Even though we live far away today and we sport the name ‘expat’, short for expatriate with ease, we still view ourselves as people simply living outside of our country and now we have the idea of returning. The second part of the definition is not actual true for me. An expatriate can also be an individual who has relinquished citizenship in their home country to become a citizen of another. This does have a negative connotation, and it conjures up images of us leaving our people, and perferring or picking another country. Our anthem goes; From far and wide, O Canada, we stand on guard for thee. Now this makes me think of a mixed group of people who make up the multicultural society of Canada coming from all over the world. Those who appreciate their freedoms, those choosing to start a life in Canada who are allowed to bring their individuality. We together make up Canada, which means becoming part of something very special. I want to return to that country.

Anyways, I don’t feel you can just leave Canada. It stays with you. It intertwines with your spirit, and as us Canadian expats travel the world round, we take those open point of views with us; loving and learning, teaching and leaving an impression upon the world one person at a time. Growing up in a ‘politically correct’ society based on equality, with social systems in place for the people to thrive; like social security that takes care of the old, sick and poor; leaves anything short of this strange. We believe that a country should work to protect its all its people, especially the weakest amongst them.

There are other things I miss too! I grew up watching the Vancouver Canucks hockey team and skied the snow-capped mountains. I do miss outdoorsy things; Grouse Grind and walks along Jericho Beach but above all I miss liberal views, letting other opinions exists next to mine and being ok with that. Here in Europe there are some hard lines that go with so many borders close together. I took for granted the vastness of my homeland, the ridiculous idea of someone fighting us with such a sparse population and so many resources to harvest. Canada is incredibly large. In fact if another country popped up in the middle of Canada, I don’t even think we would notice, there is nobody to witness the take over!

I want my hard work that I put into my life to be worth something in the end. I like things to at least appear fair. There are some cultural differences I will never understand like how Europeans bundle their kids up in piles of clothes when there is a slight breeze as where I am from, being outside does not mean only on warm days. Also thermostats set to 27+ degrees, so crazy expensive and totally bad for the environment. I miss ecological lifestyle so closely connected to nature.
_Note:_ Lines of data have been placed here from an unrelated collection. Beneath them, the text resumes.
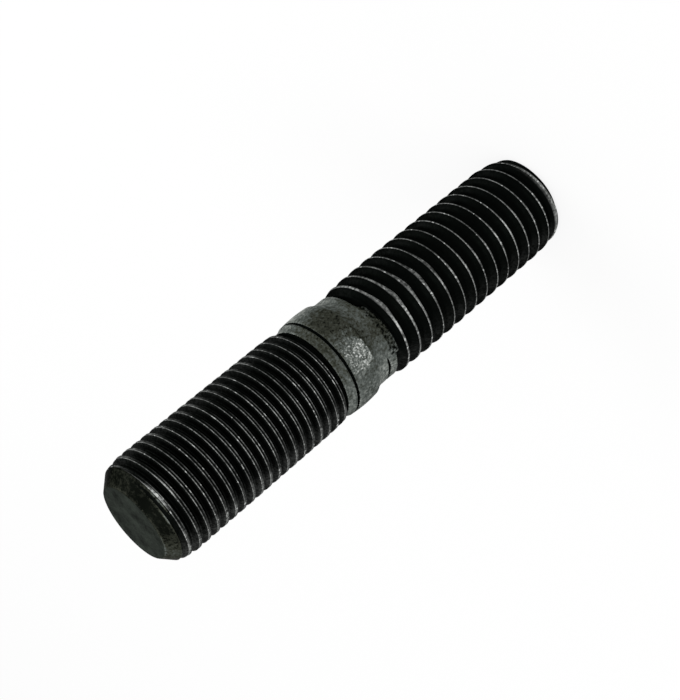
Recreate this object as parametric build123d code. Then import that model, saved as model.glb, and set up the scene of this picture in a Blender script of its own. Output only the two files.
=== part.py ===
from build123d import *
from math import atan, ceil, degrees, radians, tan
import os

# A double ended stud, rolled from one bar of steel: 1/2-13 UNC thread at the lower end, a plain
# collar near the middle and 1/2-20 UNF thread at the upper end.
# Millimetres and degrees. The origin is the centre of the coarse end face, on which the stud
# stands, and +Z runs along the axis to the fine end.

INCH = 25.4

# Both threads
thread_angle = 60  # between the two flanks of a groove
cutter_clearance = 0.13  # the cutter stands this far proud of the crests

# Coarse thread, at the lower end
coarse_per_inch = 13
coarse_crest_dia = 12.45
coarse_face_dia = 11.1  # the flat that the stud stands on
coarse_point_dia = 11.85  # where the point bevel gives way to the lead
coarse_point_length = 0.75
coarse_lead_length = 2.6  # over which the first crests grow to full height
coarse_thread_length = 29.6  # from the end face to the neck
coarse_groove_length = 29.95  # from the end face to where the groove has left the steel
runout_turns = 2  # the groove climbs out of the steel over these
runout_length = 1.5  # the last ridge slopes down to the neck over this

# Plain middle
neck_dia = 11.5  # the bar before rolling, at the pitch diameter of the coarse thread
neck_length = 2.0
shoulder_length = 1.85  # the collar curves down to the neck over this
collar_dia = 12.6
collar_length = 2.95
ring_outer_dia = 12.3  # the ring between collar and fine thread swells towards the collar
ring_inner_dia = 11.75
ring_length = 1.4

# Fine thread, at the upper end
fine_per_inch = 20
fine_crest_dia = 12.5
fine_root_dia = 11.1
fine_thread_length = 25.7  # from the ring to the end face
fine_lead_length = 1.7
fine_point_dia = 11.85
fine_point_length = 1.4
fine_face_dia = 9.2

# Worked out from the sizes above
coarse_pitch = INCH / coarse_per_inch
fine_pitch = INCH / fine_per_inch
flank_slope = tan(radians(thread_angle / 2))
full_vee = 1 / (2 * flank_slope)  # height of the sharp vee, as a share of the pitch
neck_top = coarse_thread_length + neck_length
collar_bottom = neck_top + shoulder_length
collar_top = collar_bottom + collar_length
fine_start = collar_top + ring_length
overall_length = fine_start + fine_thread_length


def turned_blank():
    """The stud before its coarse groove: half its outline, turned about the axis. The shoulder
    is an arc that leaves the collar smoothly and meets the neck at a corner."""
    fine_groove_mouth = fine_pitch / 2
    fine_groove_depth = (fine_crest_dia - fine_root_dia) / 2
    coarse_full = coarse_point_length + coarse_lead_length
    coarse_half = [
        (0, 0),
        (coarse_face_dia / 2, 0),
        (coarse_point_dia / 2, coarse_point_length),
        (coarse_crest_dia / 2, coarse_full),
        (coarse_crest_dia / 2, coarse_thread_length - runout_length),
        (neck_dia / 2, coarse_thread_length),
        (neck_dia / 2, neck_top),
    ]
    fine_half = [
        (collar_dia / 2, collar_bottom),
        (collar_dia / 2, collar_top),
        (ring_outer_dia / 2, collar_top),
        (ring_inner_dia / 2, fine_start),
        (fine_root_dia / 2, fine_start + fine_groove_mouth / 2),
        (fine_crest_dia / 2, fine_start + fine_groove_mouth / 2 + fine_groove_depth * flank_slope),
        (fine_crest_dia / 2, overall_length - fine_point_length - fine_lead_length),
        (fine_point_dia / 2, overall_length - fine_point_length),
        (fine_face_dia / 2, overall_length),
        (0, overall_length),
    ]
    with BuildPart() as blank:
        with BuildSketch(Plane.XZ):
            with BuildLine():
                Polyline(*coarse_half)
                TangentArc(fine_half[0], coarse_half[-1], tangent=(0, -1))
                Polyline(*fine_half, coarse_half[0])
            make_face()
        revolve(axis=Axis.Z)
    return blank.part


def groove_cutter(pitch, crest_dia, length):
    """The steel that one right-hand groove takes away. Its section is the basic 60 degree form,
    with a flat of P/8 left on the crest and P/4 in the root. It is carried up the helix turn by
    turn, and then out of the steel along a cone."""
    crest_flat = pitch / 8
    root_flat = pitch / 4
    depth = (pitch - crest_flat - root_flat) * full_vee
    cut_height = depth + cutter_clearance
    root_radius = crest_dia / 2 - depth
    outer_radius = root_radius + cut_height
    outer_width = root_flat + 2 * cut_height * flank_slope
    runout = runout_turns * pitch
    climb_angle = degrees(atan(cut_height / runout))
    turns = ceil((length - runout) / pitch) + 1
    start = length - runout - turns * pitch
    helix = [
        Helix(pitch, pitch, root_radius, center=(0, 0, start + turn * pitch)).edge()
        for turn in range(turns)
    ]
    climb = Helix(
        pitch, runout, root_radius, center=(0, 0, length - runout), cone_angle=climb_angle
    )
    section = Polyline(
        (root_radius, start - root_flat / 2),
        (root_radius, start + root_flat / 2),
        (outer_radius, start + outer_width / 2),
        (outer_radius, start - outer_width / 2),
        close=True,
    )
    return sweep(Plane.XZ * make_face(section), Wire(helix + climb.edges()), is_frenet=True)


stud = turned_blank() - groove_cutter(coarse_pitch, coarse_crest_dia, coarse_groove_length)

os.makedirs("parts", exist_ok=True)
export_step(stud, "parts/stud.step")
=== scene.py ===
import math

import bpy
import numpy as np
from mathutils import Matrix, Vector


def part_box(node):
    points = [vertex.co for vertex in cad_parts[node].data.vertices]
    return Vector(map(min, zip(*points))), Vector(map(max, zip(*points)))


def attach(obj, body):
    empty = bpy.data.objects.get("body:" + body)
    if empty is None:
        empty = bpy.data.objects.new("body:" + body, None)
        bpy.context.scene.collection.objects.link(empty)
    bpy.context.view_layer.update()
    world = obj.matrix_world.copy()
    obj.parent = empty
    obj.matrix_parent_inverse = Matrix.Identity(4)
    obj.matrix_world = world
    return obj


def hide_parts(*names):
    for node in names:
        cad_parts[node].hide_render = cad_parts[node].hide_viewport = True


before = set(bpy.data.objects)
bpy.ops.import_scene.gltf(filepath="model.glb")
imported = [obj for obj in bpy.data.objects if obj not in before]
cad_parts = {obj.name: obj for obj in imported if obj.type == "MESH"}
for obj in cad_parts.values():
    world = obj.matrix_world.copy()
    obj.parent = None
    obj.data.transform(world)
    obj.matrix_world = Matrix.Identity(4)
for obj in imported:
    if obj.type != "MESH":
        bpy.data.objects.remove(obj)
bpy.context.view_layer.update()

bl_info = {
    "name": "Double ended stud",
    "version": (1, 0, 0),
    "blender": (4, 5, 0),
    "location": "View3D > Sidebar > Stud",
    "description": "Builds a double ended steel stud with a coarse and a fine rolled thread",
    "category": "Add Mesh",
}

MM = 0.001
NODE = "stud"
STUD_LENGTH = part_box(NODE)[1].z
HALF_VEE = math.radians(30)  # each flank leans this far from square to the axis
TURN = 2 * math.pi


# ---------------------------------------------------------------- sizes and colours


def length(name, default_mm, description):
    """A length property, given in millimetres and kept in metres."""
    return bpy.props.FloatProperty(
        name=name, description=description, default=default_mm * MM, unit="LENGTH", precision=6
    )


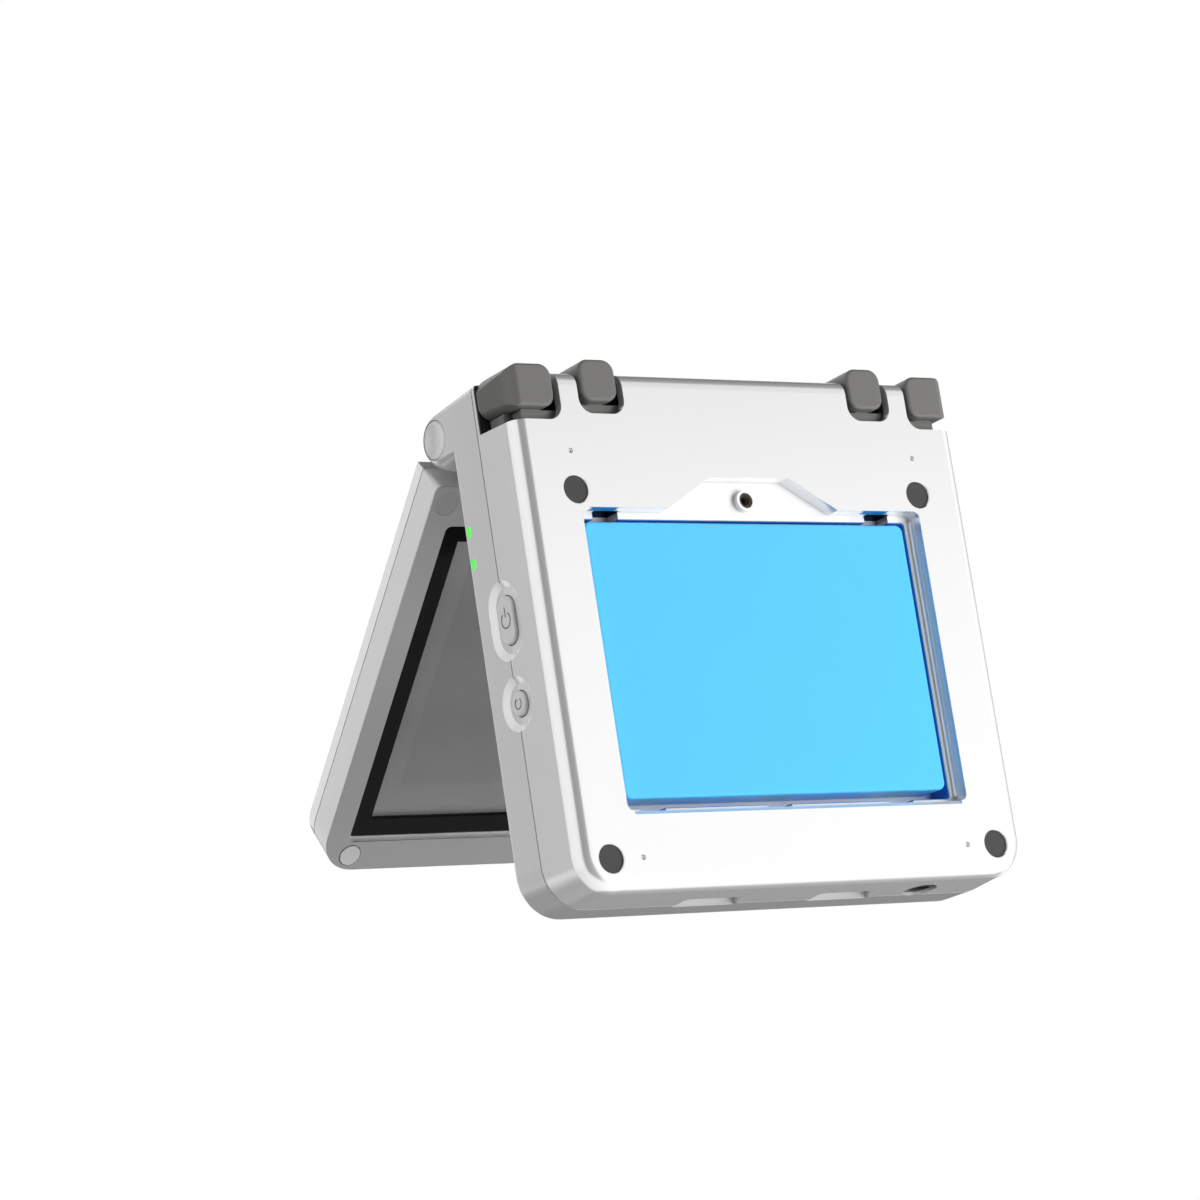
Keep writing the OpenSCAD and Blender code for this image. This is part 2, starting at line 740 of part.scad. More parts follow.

Some say Canada has no culture, but I say it would be a culture based on ‘green’ values; biking, walking, site seeing. Oh how I miss the smell of rain.

Going into a shop and being treated with respect and greeted as if I just met a long lost friend is something I do miss. The best part of shopping in Canada is that the employees know where everything is in the store they work in, what the items they sell do and are used for and overall how to make a satisfied customer that will want to and not have to come back because it is the only shop that carries what I need. I know it is superficial, and plasticy, but I do love it!

I miss having family to share milestones with watching each other’s kids grow up, and perhaps being there for the not so good moments too to help and support each other through the rough times. Family cannot be replaced.

I think running away from all the death that hit our family just before we left, for me was not an answer, but a cure. I had to leave to heal and to grow as an individual away from my family. There is something about being faced with our own mortality that either petficies you or jolts you awake into the moment. For us, death of fathers and grandfathers, uncles and close friends made us want to live our own life to the fullest. I did not want to leave any dream unfulfilled. Hungary and southern France were dreams that for us came true. If we never went, we would always wonder what it would be like to live there. Especially Hungary, because seeing where our ancestors come from, and living it is far different than visiting. I now know where I stem from and it explains a lot about my determination.

Now I can go back stronger than ever, and there is nothing weighing me down. I feel I have finally come into my own and not a moment too soon! I feel confident, know myself far better, and have experienced some lovely places, people and countries. I know my place in the world and what I would like to do for the second half of my life. This is one of life’s classic blunders, as soon as the brain sorts things out and finally gets it all right, the body starts to fade. Ironic.

Back to Canada, I have been thinking about eventual retirement, walking to the park, seeing my friends, getting together for the retirement special at Ricky’s, drinking the neverending cup of coffee at 5:00am, and doing low impact water aerobics at the senior centre. My idea of retirement is simple. Once I wanted to retire in Europe to be close to many countries, and now it is only Canada for this gal, but more specifically B.C. I still have a ways to go, but at least I now know which continent I want to live on! The vagabond in me has finally calmed down.

The next steps are simple. Sell the house. Make a long list of things to do. And eventually make one last move home. Eh voila!